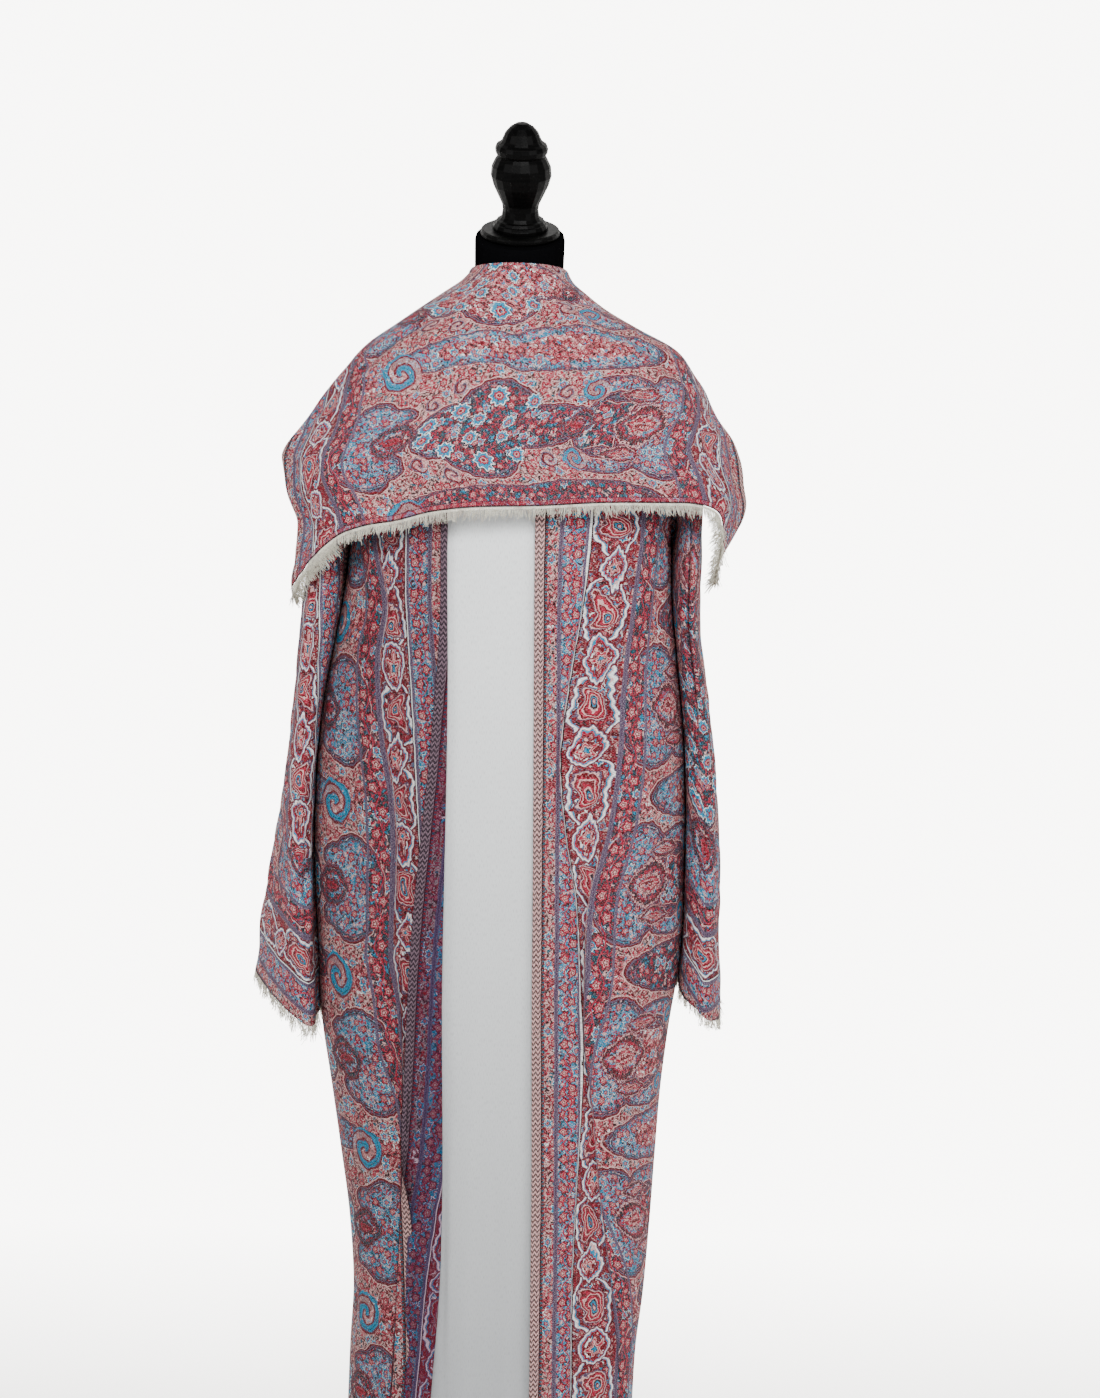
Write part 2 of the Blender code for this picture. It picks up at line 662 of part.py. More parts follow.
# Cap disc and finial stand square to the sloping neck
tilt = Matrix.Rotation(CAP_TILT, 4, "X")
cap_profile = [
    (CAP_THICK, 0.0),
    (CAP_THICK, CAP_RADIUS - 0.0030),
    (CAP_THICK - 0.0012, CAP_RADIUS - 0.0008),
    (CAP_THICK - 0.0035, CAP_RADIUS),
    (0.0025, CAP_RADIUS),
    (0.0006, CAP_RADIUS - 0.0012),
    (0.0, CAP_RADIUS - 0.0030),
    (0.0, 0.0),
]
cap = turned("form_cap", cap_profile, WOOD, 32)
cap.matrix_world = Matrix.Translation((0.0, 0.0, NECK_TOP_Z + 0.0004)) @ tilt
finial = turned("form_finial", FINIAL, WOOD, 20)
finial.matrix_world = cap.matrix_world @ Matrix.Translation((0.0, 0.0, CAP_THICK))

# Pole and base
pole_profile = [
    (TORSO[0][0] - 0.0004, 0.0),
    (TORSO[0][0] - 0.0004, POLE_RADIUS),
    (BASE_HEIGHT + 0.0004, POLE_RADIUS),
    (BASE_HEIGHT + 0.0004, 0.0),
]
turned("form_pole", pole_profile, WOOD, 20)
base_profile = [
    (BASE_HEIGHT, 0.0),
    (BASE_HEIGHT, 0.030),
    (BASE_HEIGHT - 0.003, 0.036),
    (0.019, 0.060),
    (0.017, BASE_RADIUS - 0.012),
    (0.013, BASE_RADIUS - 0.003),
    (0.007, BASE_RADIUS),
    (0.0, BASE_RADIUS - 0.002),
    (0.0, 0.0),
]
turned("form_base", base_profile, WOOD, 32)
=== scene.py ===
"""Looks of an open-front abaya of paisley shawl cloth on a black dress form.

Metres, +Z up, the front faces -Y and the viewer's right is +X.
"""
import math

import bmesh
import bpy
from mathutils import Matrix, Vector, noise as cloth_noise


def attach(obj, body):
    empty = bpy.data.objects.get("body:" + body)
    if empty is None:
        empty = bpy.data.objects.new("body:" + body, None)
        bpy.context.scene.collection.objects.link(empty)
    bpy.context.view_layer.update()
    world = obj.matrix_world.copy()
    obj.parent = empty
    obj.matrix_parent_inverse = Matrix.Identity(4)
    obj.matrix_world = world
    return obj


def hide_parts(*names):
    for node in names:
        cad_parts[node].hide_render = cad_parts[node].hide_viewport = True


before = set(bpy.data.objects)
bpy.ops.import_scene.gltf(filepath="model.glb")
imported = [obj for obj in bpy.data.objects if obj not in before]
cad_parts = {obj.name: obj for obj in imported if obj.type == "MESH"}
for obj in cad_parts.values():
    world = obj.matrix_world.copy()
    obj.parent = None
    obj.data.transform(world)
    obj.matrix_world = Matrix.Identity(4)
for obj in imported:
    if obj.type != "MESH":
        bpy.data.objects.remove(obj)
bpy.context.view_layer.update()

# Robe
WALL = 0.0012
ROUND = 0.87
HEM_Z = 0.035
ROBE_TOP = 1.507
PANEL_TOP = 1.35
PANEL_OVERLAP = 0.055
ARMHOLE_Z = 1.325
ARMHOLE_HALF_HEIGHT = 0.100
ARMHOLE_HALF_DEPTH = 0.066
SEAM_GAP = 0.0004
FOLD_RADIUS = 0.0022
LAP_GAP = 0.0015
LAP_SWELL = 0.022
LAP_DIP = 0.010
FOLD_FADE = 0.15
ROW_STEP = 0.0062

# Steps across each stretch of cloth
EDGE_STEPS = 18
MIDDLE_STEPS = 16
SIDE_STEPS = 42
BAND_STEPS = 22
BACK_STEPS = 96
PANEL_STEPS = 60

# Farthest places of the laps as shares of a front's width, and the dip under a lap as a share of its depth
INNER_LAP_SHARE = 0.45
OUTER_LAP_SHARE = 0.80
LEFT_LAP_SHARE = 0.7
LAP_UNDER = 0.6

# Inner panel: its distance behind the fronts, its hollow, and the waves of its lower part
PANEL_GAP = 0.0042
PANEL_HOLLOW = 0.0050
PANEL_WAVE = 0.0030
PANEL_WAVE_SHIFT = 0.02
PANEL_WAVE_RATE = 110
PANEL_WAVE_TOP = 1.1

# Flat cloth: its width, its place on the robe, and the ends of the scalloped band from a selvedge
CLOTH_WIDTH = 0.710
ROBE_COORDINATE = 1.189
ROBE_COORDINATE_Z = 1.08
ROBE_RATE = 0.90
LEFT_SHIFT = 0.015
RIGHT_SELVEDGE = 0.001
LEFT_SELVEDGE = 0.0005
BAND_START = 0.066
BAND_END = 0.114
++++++
» TASK REQUIREMENTS
Begin at the line that has "# Pole and base", stop after the line that has "ROW_STEP = 0.0062", and repeat exactly those lines, nothing more.

» RESULT OF THE EXERCISE
# Pole and base
pole_profile = [
    (TORSO[0][0] - 0.0004, 0.0),
    (TORSO[0][0] - 0.0004, POLE_RADIUS),
    (BASE_HEIGHT + 0.0004, POLE_RADIUS),
    (BASE_HEIGHT + 0.0004, 0.0),
]
turned("form_pole", pole_profile, WOOD, 20)
base_profile = [
    (BASE_HEIGHT, 0.0),
    (BASE_HEIGHT, 0.030),
    (BASE_HEIGHT - 0.003, 0.036),
    (0.019, 0.060),
    (0.017, BASE_RADIUS - 0.012),
    (0.013, BASE_RADIUS - 0.003),
    (0.007, BASE_RADIUS),
    (0.0, BASE_RADIUS - 0.002),
    (0.0, 0.0),
]
turned("form_base", base_profile, WOOD, 32)
=== scene.py ===
"""Looks of an open-front abaya of paisley shawl cloth on a black dress form.

Metres, +Z up, the front faces -Y and the viewer's right is +X.
"""
import math

import bmesh
import bpy
from mathutils import Matrix, Vector, noise as cloth_noise


def attach(obj, body):
    empty = bpy.data.objects.get("body:" + body)
    if empty is None:
        empty = bpy.data.objects.new("body:" + body, None)
        bpy.context.scene.collection.objects.link(empty)
    bpy.context.view_layer.update()
    world = obj.matrix_world.copy()
    obj.parent = empty
    obj.matrix_parent_inverse = Matrix.Identity(4)
    obj.matrix_world = world
    return obj


def hide_parts(*names):
    for node in names:
        cad_parts[node].hide_render = cad_parts[node].hide_viewport = True


before = set(bpy.data.objects)
bpy.ops.import_scene.gltf(filepath="model.glb")
imported = [obj for obj in bpy.data.objects if obj not in before]
cad_parts = {obj.name: obj for obj in imported if obj.type == "MESH"}
for obj in cad_parts.values():
    world = obj.matrix_world.copy()
    obj.parent = None
    obj.data.transform(world)
    obj.matrix_world = Matrix.Identity(4)
for obj in imported:
    if obj.type != "MESH":
        bpy.data.objects.remove(obj)
bpy.context.view_layer.update()

# Robe
WALL = 0.0012
ROUND = 0.87
HEM_Z = 0.035
ROBE_TOP = 1.507
PANEL_TOP = 1.35
PANEL_OVERLAP = 0.055
ARMHOLE_Z = 1.325
ARMHOLE_HALF_HEIGHT = 0.100
ARMHOLE_HALF_DEPTH = 0.066
SEAM_GAP = 0.0004
FOLD_RADIUS = 0.0022
LAP_GAP = 0.0015
LAP_SWELL = 0.022
LAP_DIP = 0.010
FOLD_FADE = 0.15
ROW_STEP = 0.0062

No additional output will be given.